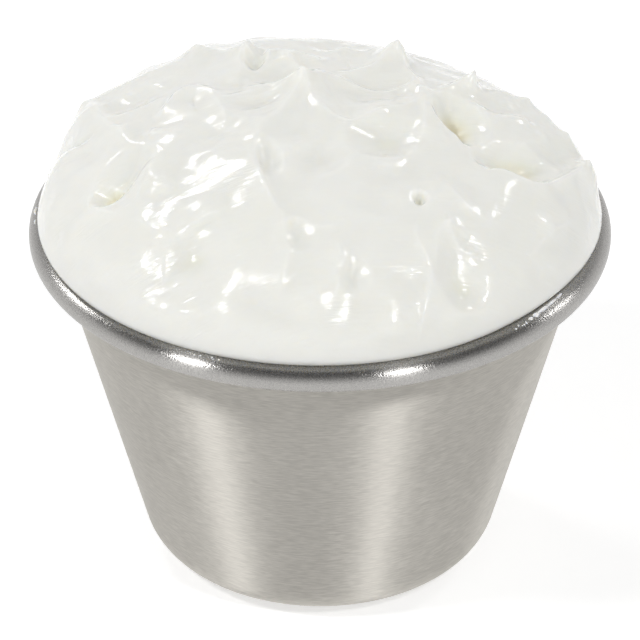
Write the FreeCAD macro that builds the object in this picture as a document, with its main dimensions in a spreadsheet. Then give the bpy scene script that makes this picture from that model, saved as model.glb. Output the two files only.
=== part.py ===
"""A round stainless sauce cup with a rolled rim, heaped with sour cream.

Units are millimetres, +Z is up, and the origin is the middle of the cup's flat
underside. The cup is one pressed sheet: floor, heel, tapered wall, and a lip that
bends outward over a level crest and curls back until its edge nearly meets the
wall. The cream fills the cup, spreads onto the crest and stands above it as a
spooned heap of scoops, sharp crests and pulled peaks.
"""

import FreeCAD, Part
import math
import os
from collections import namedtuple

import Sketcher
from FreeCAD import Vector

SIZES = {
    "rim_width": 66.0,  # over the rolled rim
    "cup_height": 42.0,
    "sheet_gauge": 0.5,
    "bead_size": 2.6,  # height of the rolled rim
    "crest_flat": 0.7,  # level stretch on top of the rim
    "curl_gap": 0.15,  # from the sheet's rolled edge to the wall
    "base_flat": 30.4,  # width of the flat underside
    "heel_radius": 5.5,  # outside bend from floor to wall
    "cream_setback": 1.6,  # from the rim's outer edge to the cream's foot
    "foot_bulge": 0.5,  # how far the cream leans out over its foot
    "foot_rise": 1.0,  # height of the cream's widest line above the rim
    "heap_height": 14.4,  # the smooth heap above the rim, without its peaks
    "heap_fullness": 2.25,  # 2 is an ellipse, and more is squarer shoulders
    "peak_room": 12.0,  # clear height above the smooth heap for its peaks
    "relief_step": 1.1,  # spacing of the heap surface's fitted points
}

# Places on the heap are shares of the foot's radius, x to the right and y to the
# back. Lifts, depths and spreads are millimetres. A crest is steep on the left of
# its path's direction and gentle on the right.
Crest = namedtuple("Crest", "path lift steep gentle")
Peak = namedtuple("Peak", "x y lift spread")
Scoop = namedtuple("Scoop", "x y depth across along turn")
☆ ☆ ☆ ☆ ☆
Short exercise - Please quote the data above in full, with no line missing.

Result of the exercise -
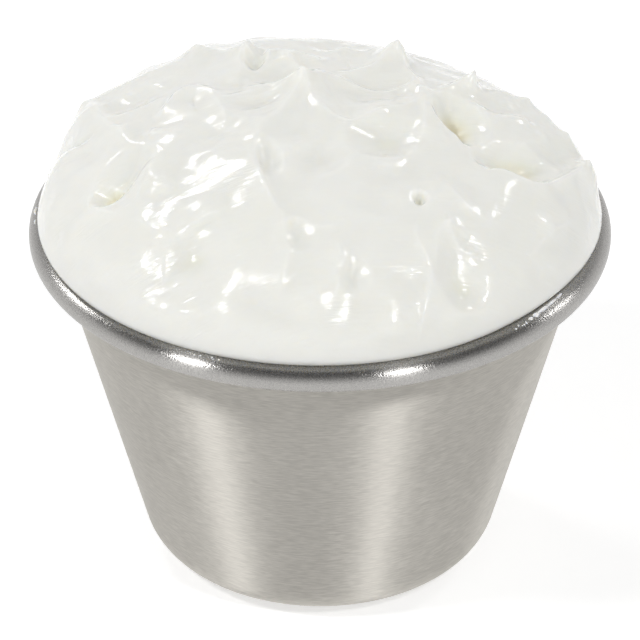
Write the FreeCAD macro that builds the object in this picture as a document, with its main dimensions in a spreadsheet. Then give the bpy scene script that makes this picture from that model, saved as model.glb. Output the two files only.
=== part.py ===
"""A round stainless sauce cup with a rolled rim, heaped with sour cream.

Units are millimetres, +Z is up, and the origin is the middle of the cup's flat
underside. The cup is one pressed sheet: floor, heel, tapered wall, and a lip that
bends outward over a level crest and curls back until its edge nearly meets the
wall. The cream fills the cup, spreads onto the crest and stands above it as a
spooned heap of scoops, sharp crests and pulled peaks.
"""

import FreeCAD, Part
import math
import os
from collections import namedtuple

import Sketcher
from FreeCAD import Vector

SIZES = {
    "rim_width": 66.0,  # over the rolled rim
    "cup_height": 42.0,
    "sheet_gauge": 0.5,
    "bead_size": 2.6,  # height of the rolled rim
    "crest_flat": 0.7,  # level stretch on top of the rim
    "curl_gap": 0.15,  # from the sheet's rolled edge to the wall
    "base_flat": 30.4,  # width of the flat underside
    "heel_radius": 5.5,  # outside bend from floor to wall
    "cream_setback": 1.6,  # from the rim's outer edge to the cream's foot
    "foot_bulge": 0.5,  # how far the cream leans out over its foot
    "foot_rise": 1.0,  # height of the cream's widest line above the rim
    "heap_height": 14.4,  # the smooth heap above the rim, without its peaks
    "heap_fullness": 2.25,  # 2 is an ellipse, and more is squarer shoulders
    "peak_room": 12.0,  # clear height above the smooth heap for its peaks
    "relief_step": 1.1,  # spacing of the heap surface's fitted points
}

# Places on the heap are shares of the foot's radius, x to the right and y to the
# back. Lifts, depths and spreads are millimetres. A crest is steep on the left of
# its path's direction and gentle on the right.
Crest = namedtuple("Crest", "path lift steep gentle")
Peak = namedtuple("Peak", "x y lift spread")
Scoop = namedtuple("Scoop", "x y depth across along turn")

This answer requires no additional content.